We're pretty much talking about 1 out of 6^71 or so, so I'm not too worried, at least on a practical level.

O'Brien said...

I still maintain that a "test of miracles" is a bad way to test for a god. (I would concede the first point about the odds, but I'm a person of great doublethink; admitting I'm wrong is not in my nature. Big Brother said it, I believe it, that settles it.)

Dikkii said...

Re the testing God is bad thing: Didn't Elijah put God to the test frequently?

I don't see anything wrong with this test.

And if it goes some way to providing evidence for psycho-kinetic behaviour, I'm all for that as well.

I just think that, yeah, if we can call it dumb luck the first time around, why not replicate it?

I call 6 for Satan by the way - yeah he's supposedly not a god, but are you going to take God's word for that?

Tom Foss said...

The problem with the test is that it is physically possible. Given extremely long periods of time with continuous rolling, you'd end up getting all 36 dice to hit the same number eventually.

The methodology of the test mitigates this somewhat: first, the dice have to come up the same on two consecutive rolls, which further decreases the likelihood, and second, the rolls have to achieve this unlikely effect on command: BD is rolling precisely twice at some pre-determined time, and not ad nauseam for geologically-long timeframes.

Altogether, we're approaching "lightning strike in a submarine" levels of likelihood. It may be compelling evidence for the existence of a particular deity, but I would say not convincing in and of itself.
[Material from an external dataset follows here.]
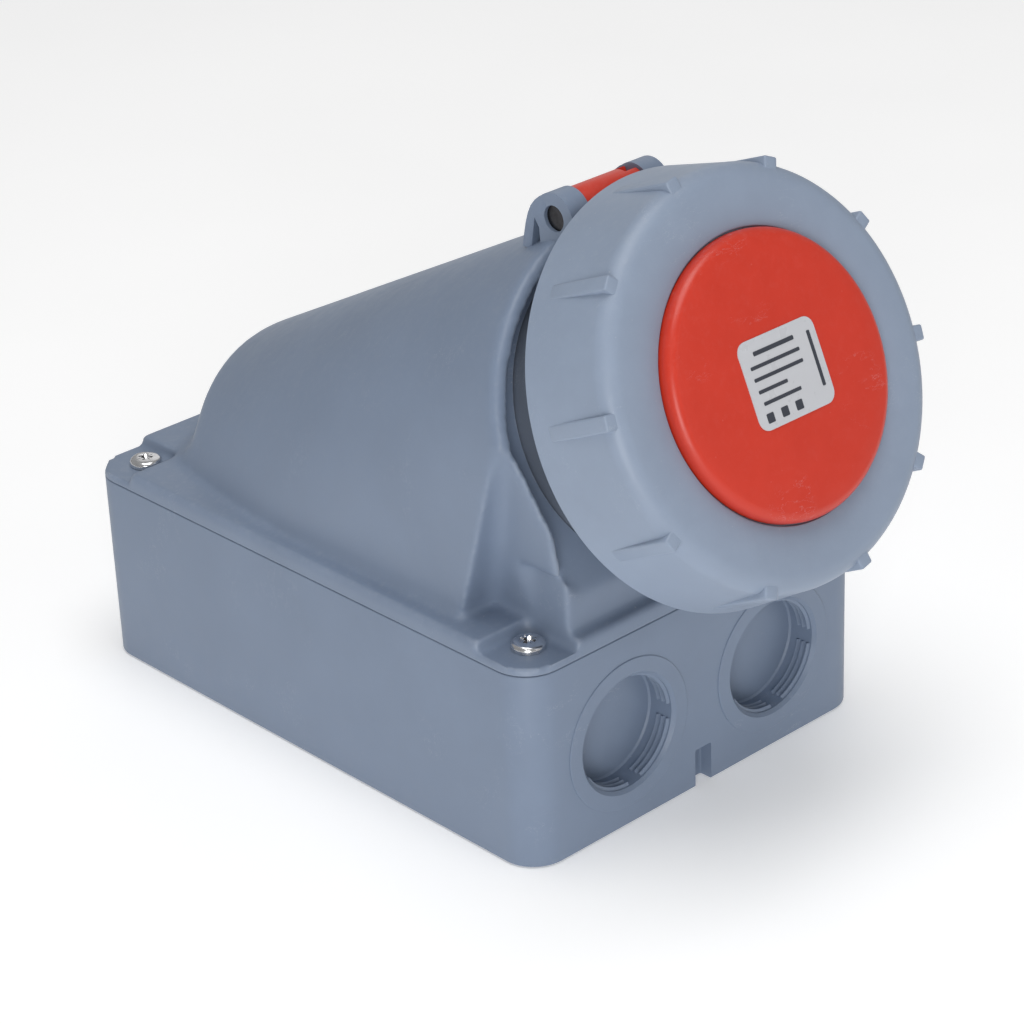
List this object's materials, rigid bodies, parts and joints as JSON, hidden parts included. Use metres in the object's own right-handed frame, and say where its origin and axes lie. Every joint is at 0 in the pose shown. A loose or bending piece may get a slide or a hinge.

I'm reading some Hume right now, so I'm a little stuck on the idea of the "greater miracle."

Mechalith said...

I'd argue the best way to proceed would be to roll all 36d6s a number of times. (twenty sound good?) If the results come out the same, every time, in favor of a particular result I'd be pretty convinced that something unusual was happening.

The trouble is that while this is a good rhetorical device, it would take a good deal more than just a massive statistical anomaly to make me believe in a particular god. Personally, I'm holding out for a talking column of fire or a being made of light or some such.

TheBrummell said...

The real question is, how can you play dice in zero-gravity?

1. Magnetic dice. Make the dice out of iron, nickel, cobalt or some alloy of one or more of those metals, and roll them by tossing them through space (a meter or so inside your spacecraft should be sufficient) putting uncontrolled spins on the dice. Throw them towards a large, plate-shaped magnet.

2. It's "micro-gravity" not "zero-gravity". Thus, there is a small, long-term directional trend in movement; BD didn't specify how long this particular test would take. Ten years ought to be sufficient for the action of gravity inside a spacecraft in a slowly decaying orbit.

JackalMage said...

I'll take 1 for evidence of the Great Pudding. It's the only god that's made sense to me since I was a child.